Taking each item in turn delivers the following revenue:

• according to Compass’ report ‘In place of cuts’, introducing a 50 per cent Income Tax band at £100,000 would deliver £2.3 billion – or an extra £0.5 billion above and beyond the existing income from taxing revenues above £150,000.

• the same report suggested that £10 billion could be raised by abolishing tax havens and taxing ‘non doms’ (although the Liberal Democrats’ manifesto commitment to raise £4.6 billion from anti-avoidance and anti-evasion was criticised by the Institute for Fiscal Studies as “highly speculative”.

• the annual cost of Afghanistan was £2.5 billion in 2009 according to the Guardian – although this cost would have to be drawn down slowly in order not to put the armed forces at risk.

• Greenpeace’s report ‘In the firing line‘ suggests that although Trident costs £97 billion over its 30-year life, this works out at £3.2 billion per year – that said, decommissioning Trident also comes with significant cuts.

The combined impact on the deficit of these policies, if all were fully delivered, is £16.2 billion. A more realistic figure for the new measures might be £10 billion to account for the costs associated with Afghanistan withdrawal, Trident decommissioning, and anti-avoidance being harder than it looks. Assuming that the Benn group would retain the £19 billion of tax raising measures introduced by Alistair Darling then their overall deficit reduction package would be £29 billion by 2013-14 – equivalent to reducing the deficit by a quarter over four years. This is a decent start and the overall deficit would be further reduced as public spending multipliers helped boost growth, but there would also be a significant risk of higher interest costs to offset any progress.

Campaigners will have to decide whether they think Benn and co have found the right balance before they take to the streets.

16 Responses to “More detail needed from Tony Benn’s call to arms”

  1. Liberal Conspiracy

    […] we also have to get them angry by: 1. making the intellectual case and explaining why the Cuts Won’t Work; and 2. gathering info and pushing that info that […]

  2. Harry Rama

    “Campaigners will have to decide whether they think Benn and co. have found the right balance before they take to the streets.”

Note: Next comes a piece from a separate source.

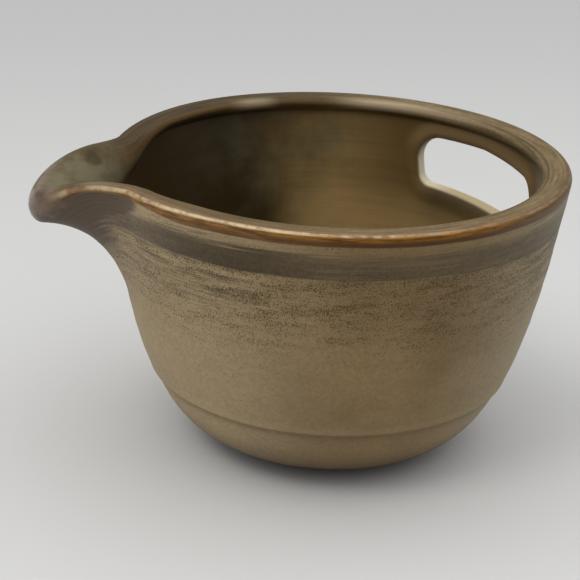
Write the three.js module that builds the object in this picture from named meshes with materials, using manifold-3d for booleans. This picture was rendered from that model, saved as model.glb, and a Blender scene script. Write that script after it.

    No we don’t! We listen to the daily bad news of what Cameron and Co. want to inflict on us*, and we hit the streets to protest! Simple as! Whether Mr. Benn’s proposal is costed or not, I’d vote for him a million times before I ever considered voting for Tory slime like Cameron..

    *Privatise the NHS, schools, prisons; scrap every social project in sight, including ones to get people into work; slash benefits, end assured tenancies; 1.3m jobs predicted to be lost, 700,000 people predicted to become homeless – sorry, but a shaven monkey could say “protest” and I’d join him!

  3. Avatar photo

    Will Straw

    Harry – I completely understand the desire to protest against the Coalition cuts. This blog has been doing so since the first announcement was made by Osborne & Laws in May. But, as Sunny Hundal argues on Liberal Conspiracy, we need to be more strategic and that means having a proper intellectual case for our alternative budget (something on which the Benn letter falls short) and we also need to include as broad a group of people as possible.

    Chaminda -My sense was that a lot of the items that they called for were already part of the Government spending base which the Coalition are cutting. For example, they would maintain Building Schools for the Future and housing benefit. But if they have that wrong, then I think their alternative budget needs even more scrutiny.

  4. Carl

    Of course the Benn letter will fall short of an alternative budget, and I think perhaps Will knows this and is trying to find an exit route from the kind of vigorous opposition which the ‘genuine’ Left is advocating. Obviously Progress etc. will not oppose the cuts as they accept the inevitability of addressing a deficit situation and thereby trying to ‘get back’ to the illusory ‘safety zone’ of the 1990s. In this sense we can expect little from the Right of the Labour Party!

    At this stage the resistance do not have to spell out in greater detail what the alternative is. I for one would like to see a Programme eventually emerge from those in the Greens, Labour and wherever, which talks of transformative change – a true break with neoliberalism, and the pursuit of a socialist society based on harnessing modern technology with socialist humanism and individual liberty and creativity. We need to think what a post-consumerist economy could look like in order to fix the economy. It really is that simple. Lots of new thinking will be needed. But it must start from the base of our opposition to the cuts agenda.